In this context, XML proves a very interesting tool for integrating and warehousing complex data for analysis thanks to its self-description (akin to warehouse metadata) and extensibility features (Darmont et al., 2003). Moreover, XML has become a standard for representing complex business data (Beyer et al., 2005). Hence, many efforts toward XML data warehousing have been achieved in the past few years (Park et al., 2009; Pokorný, 2002).

However, decision-support queries are generally complex because they involve several join and aggregation operations, while most XML-native database management systems (DBMSs) present relatively poor performances when data volume is very large and/or queries are complex.

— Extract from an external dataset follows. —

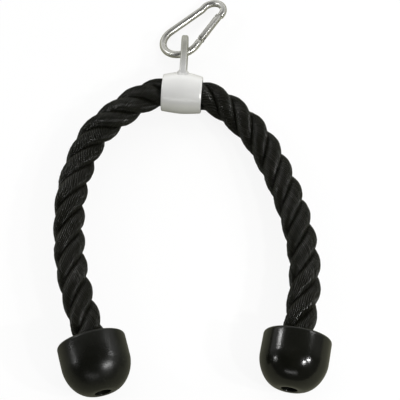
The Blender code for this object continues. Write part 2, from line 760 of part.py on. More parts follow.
def build_stopper(side, leg, pivot, mouth, lean):
    """Stopper with its washer and screw, placed by the frame of its leg."""
    axis = stopper_axis(lean)
    turn = Vector((0, 0, -1)).rotation_difference(axis).to_euler()
    cup = add_piece("stopper_" + side,
                    lathe("stopper_" + side, stopper_profile(), STOPPER_SEGMENTS),
                    leg, "stopper", stopper_mouth(mouth) - pivot, turn)
    floor = -STOPPER_HEIGHT + FOOT_HOLE_DEPTH - SEAT_GAP
    under = floor - WASHER_THICKNESS
    ring_profile = [(SCREW_HOLE_RADIUS, under), (WASHER_RADIUS, under),
                    (WASHER_RADIUS, floor), (SCREW_HOLE_RADIUS, floor)]
    add_piece("washer_" + side, lathe("washer_" + side, ring_profile, EYE_SEGMENTS), cup, "washer")
    screw = add_piece("screw_" + side,
                      solid_lathe("screw_" + side, screw_profile(), PIN_SEGMENTS), cup, "screw")
    seat = floor - WASHER_THICKNESS - SEAT_GAP
    head = cylinder("screw_head_" + side, SCREW_HEAD_RADIUS, seat - SCREW_HEAD_HEIGHT, seat,
                    HEX_SIDES)
    boolean(screw, add_cutter("screw_head_" + side, head, cup), "UNION")
    return cup


# Rope
def rope_route():
    left = leg_points(LEFT_ROUTE_SHARES, LEFT_MOUTH_SHARES, LEFT_LEAN)
    right = leg_points(RIGHT_ROUTE_SHARES, RIGHT_MOUTH_SHARES, RIGHT_LEAN)
    return Route(list(reversed(left)) + sleeve_points() + right)


def flex_lengths(route):
    """Where the two legs flex, as lengths along the route from the left end."""
    ends = sleeve_points()
    return route.nearest(ends[0]) - FLEX_REACH, route.nearest(ends[-1]) + FLEX_REACH


def build_rope(root, legs, route, flex):
    low, high = flex
    run = route.stretch(low + FLEX_MITRE, high - FLEX_MITRE, ROPE_CORE_STEP)
    core = tube_mesh("rope_core", run, ROPE_RADIUS, ROPE_SIDES_STEP)
    middle = add_piece("rope_core", core, root, "rope")
    for name, length in (("flex_ball_left", low), ("flex_ball_right", high)):
        knuckle = ball(name, FLEX_BALL_RADIUS, PIN_SEGMENTS)
        boolean(middle, add_cutter(name, knuckle, root, route.at(length)), "UNION")
    spans = {"left": (0, low - FLEX_MITRE), "right": (high + FLEX_MITRE, route.length)}
    for side, (start, end) in spans.items():
        leg, pivot, cup = legs[side]
        points = [p - pivot for p in route.stretch(start, end, ROPE_STEP)]
        mesh = tube_mesh("rope_" + side, points, ROPE_RADIUS, ROPE_SIDES_STEP)
        rope = add_piece("rope_" + side, mesh, leg, "rope")
        socket = ball("flex_socket_" + side, FLEX_BALL_RADIUS + SEAT_GAP, PIN_SEGMENTS)
        boolean(rope, add_cutter("flex_socket_" + side, socket, leg))
        deep = -SOCKET_DEPTH + SCREW_DEPTH + SEAT_GAP
        bore = cylinder("screw_bore_" + side, SCREW_HOLE_RADIUS, -SOCKET_DEPTH - CUT_OVERRUN,
                        deep, PIN_SEGMENTS)
        boolean(rope, add_cutter("screw_bore_" + side, bore, cup))


# Assembly
def swing_turn(roll):
    yaw = Matrix.Rotation(SWING_YAW, 3, "Z")
    pitch = Matrix.Rotation(-SWING_PITCH, 3, "Y")
    return yaw @ pitch @ Matrix.Rotation(roll, 3, "X")


def swing_place():
    """Where the wire passes through the eye, in the lying assembly."""
    turn = Matrix.Rotation(SLEEVE_YAW, 3, "Z")
    reach = turn @ Vector((0, EYE_REACH - EYE_SEAT_BACK, 0))
    return reach + Vector((0, 0, SLEEVE_AXIS_HEIGHT - EYE_SEAT_DROP))


def lowest_of_hook(roll):
    turn = swing_turn(roll)
    spin = Matrix.Rotation(LOOP_TURN, 3, "Z")
    centre = Vector((0, WIDE_BEND_RADIUS, 0))
    lows = [(turn @ (centre + spin @ p)).z for p in hook_points()]
    return swing_place().z + min(lows) - WIRE_RADIUS


def resting_roll():
    """The roll about the swing axis at which the hook lies on the surface."""
    low, high = HOOK_REST_ROLL_LIMITS
    for _ in range(ROLL_STEPS):
        mid = (low + high) / 2
        if lowest_of_hook(mid) < REST_GAP:
            low = mid
        else:
            high = mid
    return (low + high) / 2


def centre_on_footprint(root):
    """Put the middle of the rigid pieces' footprint over the origin."""
    bpy.context.view_layer.update()
    graph = bpy.context.evaluated_depsgraph_get()
    corners = []
    for obj in bpy.data.objects:
        if obj.type != "MESH" or obj.hide_render or obj.name.startswith("rope_"):
            continue
        shape = obj.evaluated_get(graph)
        corners += [shape.matrix_world @ v.co for v in shape.data.vertices]
    for axis in (0, 1):
        values = [c[axis] for c in corners]
        root.location[axis] = -(min(values) + max(values)) / 2
    root.location[2] = -min(c.z for c in corners)
    bpy.context.view_layer.update()


def main():
    clear_scene()
    root = make_frame("assembly")
    collar = make_frame("collar_frame", root, (0, 0, SLEEVE_AXIS_HEIGHT),
                        Matrix.Rotation(SLEEVE_YAW, 3, "Z"))
    build_sleeve(collar)
    swing = make_frame("swing_frame", root, swing_place(), swing_turn(resting_roll()))
    loop, rivet, gate_turn = build_hook(swing)
    build_gate(loop, rivet, gate_turn)
    route = rope_route()
    flex = flex_lengths(route)
    legs = {}
    for side, length, mouth, lean in (
        ("left", flex[0], LEFT_MOUTH_SHARES, LEFT_LEAN),
        ("right", flex[1], RIGHT_MOUTH_SHARES, RIGHT_LEAN),
    ):
        pivot = route.at(length)
        leg = make_frame("leg_" + side, root, pivot)
        legs[side] = (leg, pivot, build_stopper(side, leg, pivot, mouth, lean))
    build_rope(root, legs, route, flex)
    centre_on_footprint(root)
    for name in ("collar_frame", "swing_frame", "gate_hinge", "leg_left", "leg_right"):
        frame = bpy.data.objects[name].matrix_world
        print(name, [round(v, 6) for v in frame.translation],
              "x", [round(v, 6) for v in frame.col[0][:3]],
              "z", [round(v, 6) for v in frame.col[2][:3]])
    print("rope length", round(route.length, 4), "flex at", [round(v, 4) for v in flex])


if __name__ == "__main__":
    main()
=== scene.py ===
"""Dresses the frame of a rope attachment for a cable machine: laid rope, plated sleeve
with its eye, snap hook and rubber stoppers, on a pale studio floor."""

import json
from math import acos, asin, atan2, cos, hypot, pi, radians, sin, sqrt

import bmesh
import bpy
from bpy.props import FloatProperty, FloatVectorProperty, IntProperty, PointerProperty
from mathutils import Matrix, Vector, noise


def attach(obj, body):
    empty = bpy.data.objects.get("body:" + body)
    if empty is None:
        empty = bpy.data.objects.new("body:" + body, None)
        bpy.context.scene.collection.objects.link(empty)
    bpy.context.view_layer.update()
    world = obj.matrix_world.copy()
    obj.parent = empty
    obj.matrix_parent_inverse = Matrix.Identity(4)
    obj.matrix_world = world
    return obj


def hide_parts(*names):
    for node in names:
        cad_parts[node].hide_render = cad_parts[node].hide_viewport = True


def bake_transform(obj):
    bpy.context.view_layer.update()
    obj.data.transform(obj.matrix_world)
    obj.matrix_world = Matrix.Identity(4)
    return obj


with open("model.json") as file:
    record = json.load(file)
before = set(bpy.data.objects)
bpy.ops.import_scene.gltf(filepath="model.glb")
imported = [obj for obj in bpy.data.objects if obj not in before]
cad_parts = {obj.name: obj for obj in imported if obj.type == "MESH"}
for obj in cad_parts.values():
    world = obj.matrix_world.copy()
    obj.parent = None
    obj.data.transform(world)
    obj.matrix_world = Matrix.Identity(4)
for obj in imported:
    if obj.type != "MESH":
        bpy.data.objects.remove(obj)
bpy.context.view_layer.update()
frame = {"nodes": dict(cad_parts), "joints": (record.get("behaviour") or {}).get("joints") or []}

bl_info = {
    "name": "Rope Attachment",
    "version": (1, 0, 0),
    "blender": (4, 5, 0),
    "location": "View3D > Sidebar > Rope Attachment",
    "description": "Builds a rope attachment with its sleeve, snap hook and stoppers",
    "category": "Add Mesh",
}

JOINTS = {joint["name"]: joint for joint in frame["joints"]}

CORE_BODY = "sleeve_and_core"
HOOK_BODY = "snap_hook"
GATE_BODY = "gate"

UP = Vector((0, 0, 1))
QUARTER = pi / 2
FULL_TURN = 2 * pi
# Points nearer to each other than this become one.
MERGE = 1e-6

SLEEVE_CENTRE = Vector((-0.013701, 0.101198, 0.0206))
SLEEVE_YAW = radians(-2.75)
# The sleeve sits a little askew on the rope, and its eye plate doesn't.
SLEEVE_SKEW = radians(-1.8)
SLEEVE_SHIFT = Vector((0, -0.0005, 0.0003))
# From the sleeve's axis to the middle of the eye.
EYE_REACH = 0.0508

# The rope's centreline from the end in the left stopper to the end in the right one.
ROPE_POINTS = (
    (-0.0903, -0.2009, 0.033), (-0.0931, -0.1904, 0.033), (-0.096, -0.1799, 0.033),
    (-0.0988, -0.1693, 0.033), (-0.1019, -0.1578, 0.033), (-0.1093, -0.1369, 0.033),
    (-0.1147, -0.1186, 0.0326), (-0.1191, -0.0997, 0.032), (-0.1222, -0.0808, 0.0311),
    (-0.124, -0.0613, 0.03), (-0.1248, -0.0419, 0.0289), (-0.1243, -0.0219, 0.0275),
    (-0.1215, -0.0017, 0.0262), (-0.1167, 0.0178, 0.0248), (-0.1101, 0.0375, 0.0236),
    (-0.1011, 0.0548, 0.0227), (-0.0881, 0.0688, 0.022), (-0.0737, 0.0818, 0.0213),
    (-0.0595, 0.0928, 0.0208), (-0.0427, 0.1009, 0.0206), (-0.0345, 0.1015, 0.0206),
    (-0.0241, 0.1019, 0.0206), (-0.0137, 0.1017, 0.0206), (-0.0033, 0.1007, 0.0206),
    (0.007, 0.0991, 0.0206), (0.0165, 0.0955, 0.0206), (0.0312, 0.0861, 0.0208),
    (0.0453, 0.0726, 0.0213), (0.0583, 0.0577, 0.022), (0.0692, 0.0407, 0.0227),
    (0.0782, 0.0221, 0.0236), (0.0857, 0.0037, 0.0248), (0.0921, -0.0144, 0.0261),
    (0.0978, -0.0338, 0.0274), (0.1021, -0.053, 0.0288), (0.1053, -0.0721, 0.03),
    (0.107, -0.0916, 0.0311), (0.1067, -0.1102, 0.032), (0.1044, -0.1288, 0.0326),
    (0.1016, -0.1437, 0.033), (0.1004, -0.1538, 0.033), (0.0981, -0.1656, 0.033),
    (0.0961, -0.1763, 0.033), (0.0941, -0.187, 0.033), (0.092, -0.1977, 0.033),
)
SLEEVE_MIDDLE = Vector((-0.0137, 0.1017, 0.0206))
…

In classical (i.e., relational) data warehouses, these issues are customarily addressed by indexing data and materializing views (Gupta & Mumick, 2005). Indexes and materialized views are physical data structures that improve data access time. An index allows direct (vs. sequential) access to data, while a materialized view precomputes query results and avoids accessing the whole original data. Both these physical data structures require additional storage space and induce some refreshing process overhead. It is thus crucial to select them wisely.

Several solutions have been proposed for XML data indexing in the literature. However, the existing techniques support single-labeled path expressions within one single XML document (Goldman & Widom, 1997; Chung et al., 2002). Such path expressions help explore an XML document and extract a specific node (element) or sub-tree (subdocument). They cannot perform join operations over several XML documents. In the context of XML data warehouses, decision-support queries are complex and involve several path expressions. Data are also generally distributed into several XML documents due to their large volume. Hence, XML queries should use specific indexes to access these documents.

In the context of relational data warehouses, several studies address the materialized view selection problem (Agrawal et al., 2000; Aouiche et al., 2006). Views that are relevant to materialize are selected to minimize the processing time of a given workload under maintenance cost and/or storage space constraints (Kotidis & Roussopoulos, 1999). Unfortunately, no such view materialization approach exists for XML databases and XML data warehouses in particular.

In this chapter, we propose a new index structure that is specifically adapted to multidimensional XML data warehouses. This structure is able to maintain a star schema1 of several XML documents and to preserve the information contained in these documents. It is actually a join index that ensures faster execution of decision-support XQueries by eliminating join costs.